|Amazonia: Resiliency and Dynamism of the Land and Its People (UNU, 1995, 253 pages)|
|6. Agro-forestry and perennial cropping systems|
Many farmers have prospered in the Brazilian Amazon by integrating agro-forestry with livestock and aquaculture. Only a few examples are given here to illustrate the increasing importance of cattle-raising for small farmers. Smallholders employ cattle manure to fertilize their cash crops as well as their vegetable gardens for home consumption and market. For example, a Paraense farmer along a sideroad at km 105 of the Marabá-Altamira stretch of the Transamazon Highway collects cow manure to enrich potting soil for cupuaçu seedlings. This farmer, also the leader of the rural workers' syndicate for the municipality of Itupiranga, raises cattle on 25 ha of pasture; the remaining 125 ha on his lot are in crops, forest, and second growth.
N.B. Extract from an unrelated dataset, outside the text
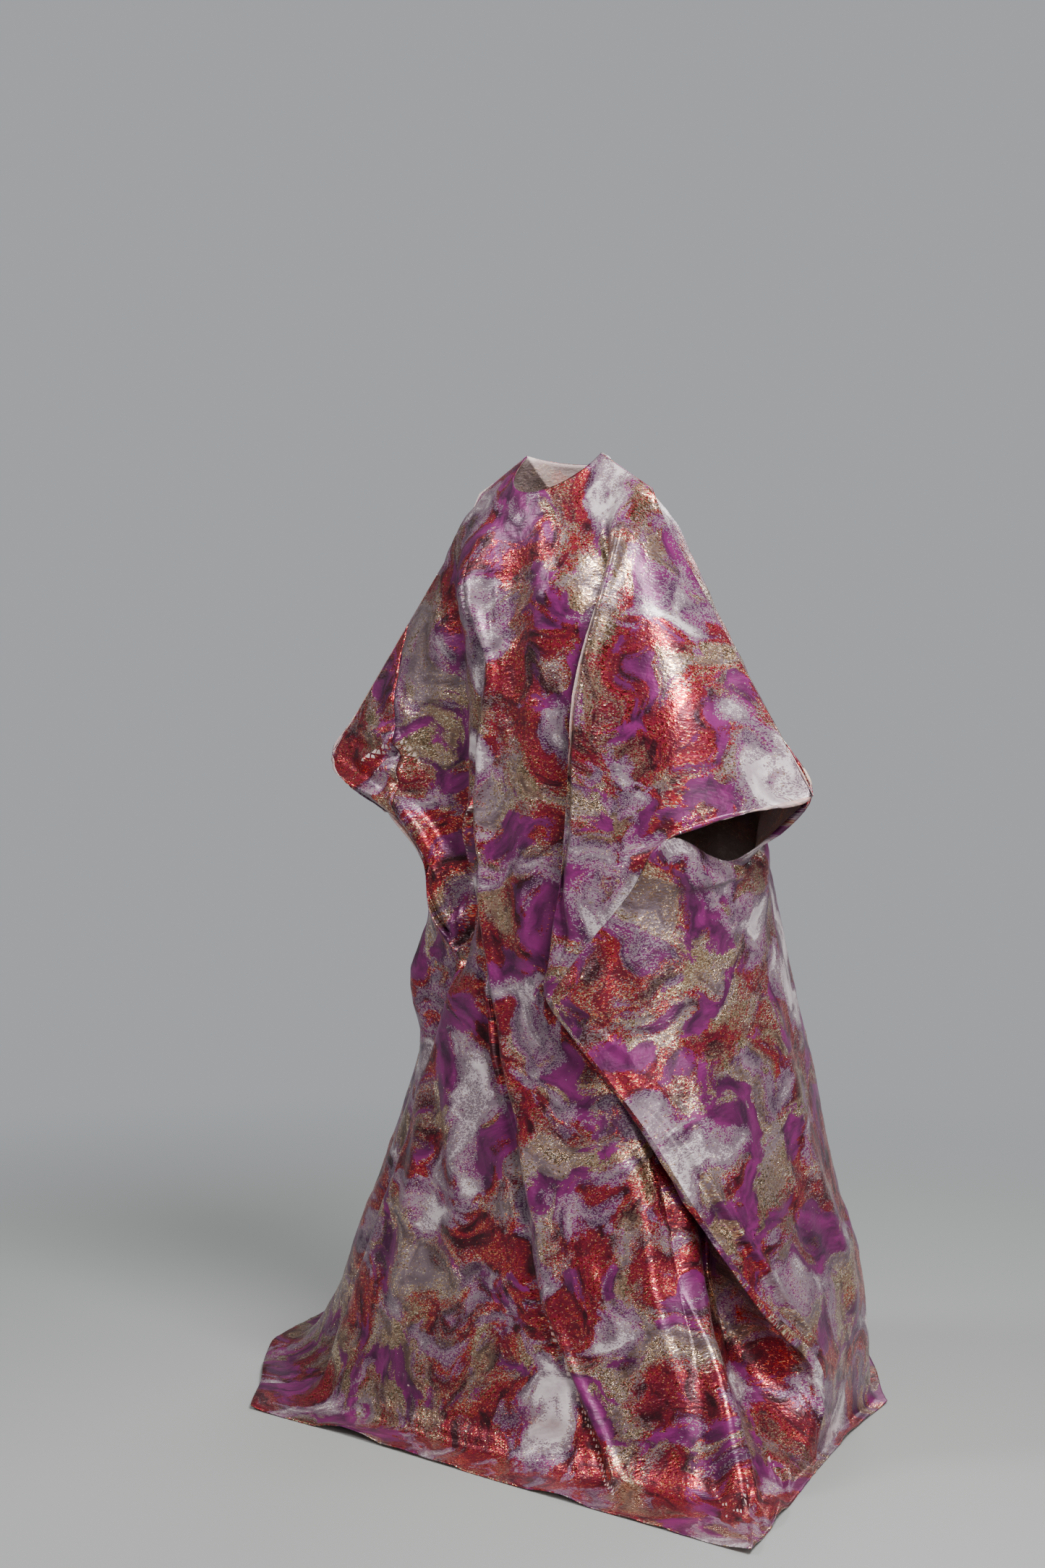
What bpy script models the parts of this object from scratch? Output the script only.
"""Floor-length kaftan in stiff brocade, as it hangs when it is worn.

Metres, +Z up. The front faces -Y and the wearer's left is +X. The origin is on the shoulder line at the
middle of the neck, where the wearer carries the garment. Each panel is a wall of cloth, lofted through level
sections of the worn garment, and the panels meet at the shoulder, over-arm and side seams with a small gap.
"""

import math
from collections import namedtuple

import bmesh
import bpy
import numpy as np
from mathutils import Matrix

# Driving sizes, in metres
WALL = 0.0015
SEAM_GAP = 0.0003
HOLD_HEIGHT = 1.500
NECK_HALF_WIDTH = 0.078
NECK_SIDE_HEIGHT = 1.512
NECK_FRONT_DROP = 0.060
NECK_FRONT_REACH = 0.078
NECK_BACK_DROP = 0.014
NECK_BACK_REACH = 0.066
SHOULDER_HALF = 0.180
SHOULDER_HEIGHT = 1.456
MITRE_LIMIT = 3.0
FOLD_LIMIT = 2.5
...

At Granja Yoshirokato near Santa Isabel in the Bragantina zone, chicken manure fertilizes ponds that contain tilapia, which in turn are fed to highly prized pirarucu (fig. 6.2). When the pirarucu reach 2-4 kg, the owner sells them to other farmers and ranchers to stock ponds. Dead chickens are also fed to the carnivorous pirarucu. The medium-sized farm, which operates without fiscal incentives, also produces citrus, guava, and other fruits for the growing Belém market. Black pepper farmers in the Brazilian Amazon take advantage of chicken manure when it is available to cut down on the cost of inorganic fertilizers.
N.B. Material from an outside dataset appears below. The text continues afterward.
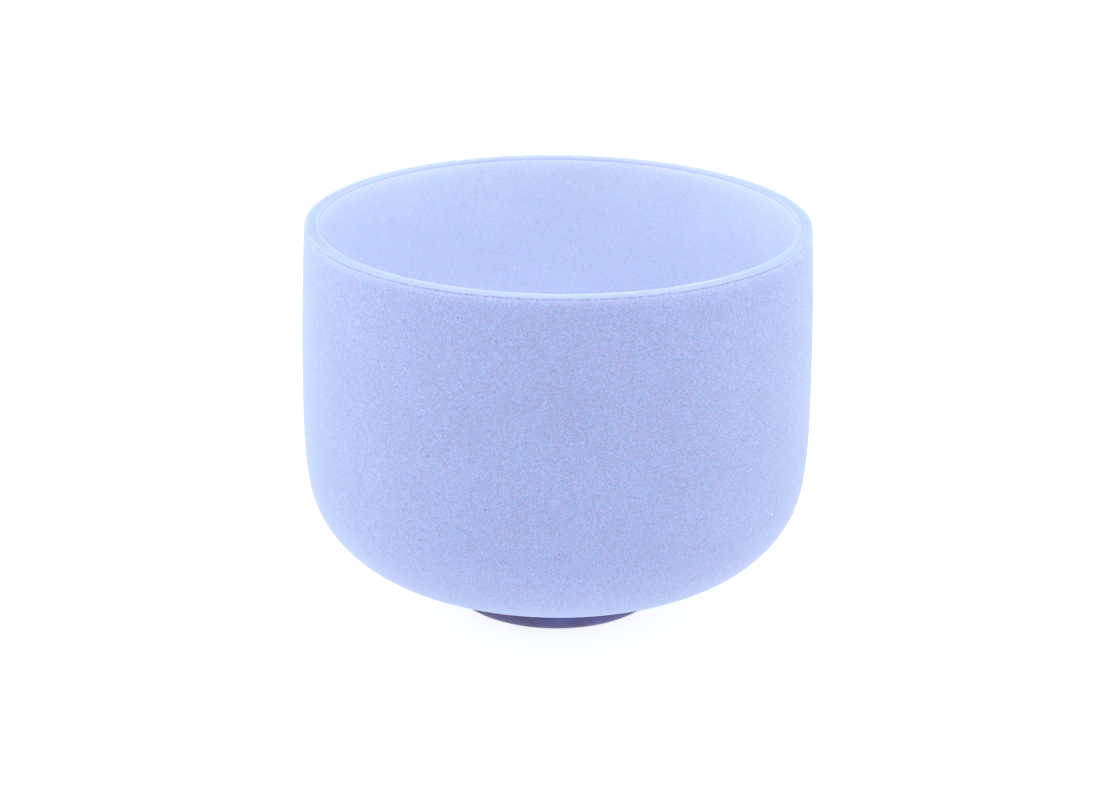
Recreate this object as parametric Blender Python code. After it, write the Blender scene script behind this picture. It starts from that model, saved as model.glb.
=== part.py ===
"""A frosted crystal singing bowl, standing on a loose rubber ring.

Both pieces are turned shapes on one upright axis: the fused quartz bowl, and under it the round-section ring
that lets it sound. The ring is flattened a little where it stands, and the bowl's domed underside rests on it.
Metres, +Z up. The origin is on the axis, at the level of the surface that the ring stands on.
"""

from math import atan2, acos, cos, hypot, pi, radians, sin, sqrt

import bmesh
import bpy

# The bowl's outside, read as a section from the rim down to the middle of the underside.
RIM_RADIUS = 0.127
BOWL_HEIGHT = 0.1915  # from the lowest point of the underside up to the rim
BELLY_DROP = 0.1037  # from the rim down to the widest level
BELLY_BULGE = 0.0032  # how far the widest level stands out beyond the rim
SHOULDER_RADIUS = 0.240  # the side, below the widest level
CORNER_RADIUS = 0.050  # between the side and the underside
UNDERSIDE_RADIUS = 0.280  # the shallow dome that rests on the ring

# The shell.
WALL = 0.0072
RIM_EDGE_RADIUS = 0.0006  # the ground edges of the flat rim

# The rubber ring.
RING_OUTSIDE_RADIUS = 0.05715
RING_THICKNESS = 0.0152
RING_FLATTENING = 0.0004  # how much of its thickness it loses where it stands
SEAT_CLEARANCE = 0.0003  # between the ring and the bowl's underside

# How finely the round shapes are divided.
STEPS_AROUND = 64
UNDERSIDE_STEPS = 6
CORNER_STEPS = 8
SHOULDER_STEPS = 2
SIDE_STEPS = 3
RIM_EDGE_STEPS = 3
RING_STEPS = 16
MERGE_DISTANCE = 1e-6
SHARP_EDGE = radians(35)

FROSTED_QUARTZ = {"Base Color": (0.46, 0.51, 0.84, 1), "Roughness": 0.62, "Metallic": 0.0, "IOR": 1.458}
DARK_RUBBER = {"Base Color": (0.055, 0.047, 0.085, 1), "Roughness": 0.55, "Metallic": 0.0, "IOR": 1.52}


# Section outlines. A section point is (distance from the axis, height), and an angle turns from straight down
# (0) through outward (a quarter turn) to straight up (half a turn).


def point_on(centre, radius, angle):
    return (centre[0] + radius * sin(angle), centre[1] - radius * cos(angle))


def arc(centre, radius, start, end, steps):
    return [point_on(centre, radius, start + (end - start) * i / steps) for i in range(steps + 1)]


def chain(*stretches):
    """One outline from stretches that each start where the last one ended."""
    outline = list(stretches[0])
    for stretch in stretches[1:]:
        outline += stretch[1:]
    return outline


def direction(start, end):
    """The angle at which end lies from start."""
    return atan2(end[0] - start[0], start[1] - end[1])


def outer_crossing(first, first_radius, second, second_radius):
    """Of the two points where circles of a section cross, the one further from the axis."""
    apart = hypot(second[0] - first[0], second[1] - first[1])
    along = (apart**2 + first_radius**2 - second_radius**2) / (2 * apart)
    aside = sqrt(first_radius**2 - along**2)
    unit = ((second[0] - first[0]) / apart, (second[1] - first[1]) / apart)
    return max(
        (first[0] + along * unit[0] - step * unit[1], first[1] + along * unit[1] + step * unit[0])
        for step in (-aside, aside)
    )


def rim_edge_centre(side_centre, radius_to_edge):
    """The middle of a rounded rim edge, at the height where it touches the flat of the rim."""
    height = BOWL_HEIGHT - RIM_EDGE_RADIUS
    return (side_centre[0] + sqrt(radius_to_edge**2 - (height - side_centre[1]) ** 2), height)


def bowl_outline():
    """The bowl's section, from the middle of the underside, up the outside, over the rim and down the inside.

    Each stretch of the outside is an arc that runs smoothly into the next, and the inside keeps the wall's
    thickness from it. Height 0 is the lowest point of the underside.
    """
    widest = BOWL_HEIGHT - BELLY_DROP
    belly_radius = RIM_RADIUS + BELLY_BULGE
    side_radius = (BELLY_DROP**2 + BELLY_BULGE**2) / (2 * BELLY_BULGE)
    side = (belly_radius - side_radius, widest)
    shoulder = (belly_radius - SHOULDER_RADIUS, widest)
    underside = (0, UNDERSIDE_RADIUS)
    corner = outer_crossing(
        underside, UNDERSIDE_RADIUS - CORNER_RADIUS, shoulder, SHOULDER_RADIUS - CORNER_RADIUS
    )
    outer_edge = rim_edge_centre(side, side_radius - RIM_EDGE_RADIUS)
    inner_edge = rim_edge_centre(side, side_radius - WALL + RIM_EDGE_RADIUS)

    underside_end = direction(underside, corner)
    shoulder_start = direction(shoulder, corner)
    outside_end = direction(side, outer_edge)
    inside_end = direction(side, inner_edge)

    outside = chain(
        arc(underside, UNDERSIDE_RADIUS, 0, underside_end, UNDERSIDE_STEPS),
        arc(corner, CORNER_RADIUS, underside_end, shoulder_start, CORNER_STEPS),
        arc(shoulder, SHOULDER_RADIUS, shoulder_start, pi / 2, SHOULDER_STEPS),
        arc(side, side_radius, pi / 2, outside_end, SIDE_STEPS),
        arc(outer_edge, RIM_EDGE_RADIUS, outside_end, pi, RIM_EDGE_STEPS),
    )
    inside = chain(
        arc(inner_edge, RIM_EDGE_RADIUS, pi, pi + inside_end, RIM_EDGE_STEPS),
        arc(side, side_radius - WALL, inside_end, pi / 2, SIDE_STEPS),
        arc(shoulder, SHOULDER_RADIUS - WALL, pi / 2, shoulder_start, SHOULDER_STEPS),
        arc(corner, CORNER_RADIUS - WALL, shoulder_start, underside_end, CORNER_STEPS),
        arc(underside, UNDERSIDE_RADIUS - WALL, underside_end, 0, UNDERSIDE_STEPS),
    )
    return outside + inside


def ring_centre():
    """The middle of the ring's round section."""
    return (RING_OUTSIDE_RADIUS - RING_THICKNESS / 2, RING_THICKNESS / 2 - RING_FLATTENING)


def ring_outline():
    """The ring's section: a circle with a flat on the surface it stands on, which closes the outline."""
    radius = RING_THICKNESS / 2
    flat_edge = acos(ring_centre()[1] / radius)
    return arc(ring_centre(), radius, flat_edge, 2 * pi - flat_edge, RING_STEPS)


def seat_height():
    """How high the lowest point of the bowl stands when its underside rests on the ring."""
    across, up = ring_centre()
    reach = UNDERSIDE_RADIUS + SEAT_CLEARANCE + RING_THICKNESS / 2
    return up + sqrt(reach**2 - across**2) - UNDERSIDE_RADIUS


def turned_mesh(name, outline, closed):
    """A solid turned about the upright axis. An outline that isn't closed starts and ends on the axis."""
    shape = bmesh.new()
    points = [shape.verts.new((across, 0, up)) for across, up in outline]
    edges = [shape.edges.new(pair) for pair in zip(points, points[1:])]
    if closed:
        edges.append(shape.edges.new((points[-1], points[0])))
    bmesh.ops.spin(
        shape,
        geom=points + edges,
        cent=(0, 0, 0),
        axis=(0, 0, 1),
        angle=2 * pi,
        steps=STEPS_AROUND,
        use_merge=True,
    )
    bmesh.ops.remove_doubles(shape, verts=shape.verts, dist=MERGE_DISTANCE)
    bmesh.ops.recalc_face_normals(shape, faces=shape.faces)
    mesh = bpy.data.meshes.new(name)
    shape.to_mesh(mesh)
    shape.free()
    mesh.shade_smooth()
    mesh.set_sharp_from_angle(angle=SHARP_EDGE)
    return mesh


def plain_material(name, values):
    material = bpy.data.materials.new(name)
    material.use_nodes = True
    shader = material.node_tree.nodes["Principled BSDF"]
    for socket, value in values.items():
        shader.inputs[socket].default_value = value
    return material


def add_piece(name, mesh, material, height):
    piece = bpy.data.objects.new(name, mesh)
    piece.data.materials.append(material)
    piece.location = (0, 0, height)
    bpy.context.scene.collection.objects.link(piece)
    return piece


for leftover in list(bpy.data.objects):
    bpy.data.objects.remove(leftover)

add_piece(
    "quartz_bowl",
    turned_mesh("quartz_bowl", bowl_outline(), closed=False),
    plain_material("frosted_quartz", FROSTED_QUARTZ),
    seat_height(),
)
add_piece(
    "rubber_ring",
    turned_mesh("rubber_ring", ring_outline(), closed=True),
    plain_material("dark_rubber", DARK_RUBBER),
    0,
)
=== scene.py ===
from math import atan2, pi, radians

import bmesh
import bpy
from mathutils import Matrix, Vector
from mathutils.geometry import intersect_sphere_sphere_2d


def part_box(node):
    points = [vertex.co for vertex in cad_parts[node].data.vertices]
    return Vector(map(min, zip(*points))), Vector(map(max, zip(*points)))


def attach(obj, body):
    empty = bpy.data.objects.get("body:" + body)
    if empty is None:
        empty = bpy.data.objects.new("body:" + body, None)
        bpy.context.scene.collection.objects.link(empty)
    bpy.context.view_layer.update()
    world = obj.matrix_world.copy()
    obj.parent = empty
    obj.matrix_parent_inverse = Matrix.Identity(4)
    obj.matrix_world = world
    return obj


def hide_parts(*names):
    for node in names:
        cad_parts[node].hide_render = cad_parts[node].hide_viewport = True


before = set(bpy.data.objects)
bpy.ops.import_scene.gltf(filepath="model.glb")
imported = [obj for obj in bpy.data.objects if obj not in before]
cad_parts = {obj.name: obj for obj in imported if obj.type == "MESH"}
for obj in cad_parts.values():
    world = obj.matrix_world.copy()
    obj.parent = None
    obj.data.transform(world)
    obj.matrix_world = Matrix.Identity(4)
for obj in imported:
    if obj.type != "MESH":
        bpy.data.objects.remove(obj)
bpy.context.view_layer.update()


# --- Rubber ring -------------------------------------------------------------------------------------------
# A loose O-ring of solid round rubber, pressed in a two-part mould, so a fine line of flash runs round its
# outside and its inside. The bowl's weight flattens it a little on the surface that it stands on.

ring_low, ring_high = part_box("rubber_ring")
ring_outside_radius = 0.05715
ring_thickness = 0.0152
ring_circle_radius = ring_outside_radius - ring_thickness / 2
ring_middle = ring_high.z - ring_thickness / 2
ring_steps_around = 192
ring_steps_over = 56
flash_height = 0.00014
merge_distance = 1e-6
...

Cattle-raising is also sometimes integrated with agro-forestry and perennial monocropping systems, particularly as a source of manure. On the Rio Branco ranch near Ariquemes, Rondônia, for example, cattle manure is applied to 45 ha of citrus orchards, mainly the Pêra variety of orange. Sweet orange is planted at various locations on the 7,000 ha property, half of which remains in forest. Even at the rate of 30 kg of dung per seedling, however, cattle manure is only a supplement to the commercial fertilizers needed to establish an orange grove. Orange seedlings are also given 500 g of lime and 400 g of superphosphate, together with some micro-nutrients such as zinc and sulphur, to help get them started. By diversifying their farm operations, ranchers and growers reduce fertilizer costs and are better insulated from the wild price swings typical of many commodities.
At least one Japanese-Brazilian farmer in the vicinity of Tomé-Açu is contemplating diversifying into cattle production, in part to generate manure for his perennial crops. A shift by the Japanese-Brazilian community to cattleraising is significant, since it underscores the strong market forces favouring cattle production in Amazonia.
A farmer from Rio Grande do Sul with a 100 ha lot at km 74 of the Altamira-Itaituba stretch of the Transamazon derives a variety of benefits from his small herd of cattle. Livestock manure is used for fertilizer and to generate gas for cooking, lighting, and refrigeration. The mixed farm is planted to cacao and an assortment of other crops, and has 30 head of cattle. Dung from the cattle is fed into a rudimentary biogas digestor and the resulting methane is piped into the home to fuel a stove, two lights, and a couple of refrigerators. When the biogas digestor is cleaned out, the residue is placed on a vegetable plot.
Complementarities also exist between farmers devoted exclusively to agro-forestry and nearby cattle ranches. For example, several oilpalm factories have sprung up in the Bragantina zone to serve large and small growers. After the oil has been extracted, the pressed kernels are sold to ranchers for cattle feed. Similarly, small factories established to express castor oil sell the pressed seeds to ranchers for feed. Castor bean is a cash crop for small farmers in parts of Pará, and exemplifies the strengthening integration of livestock and crop production in Amazonia.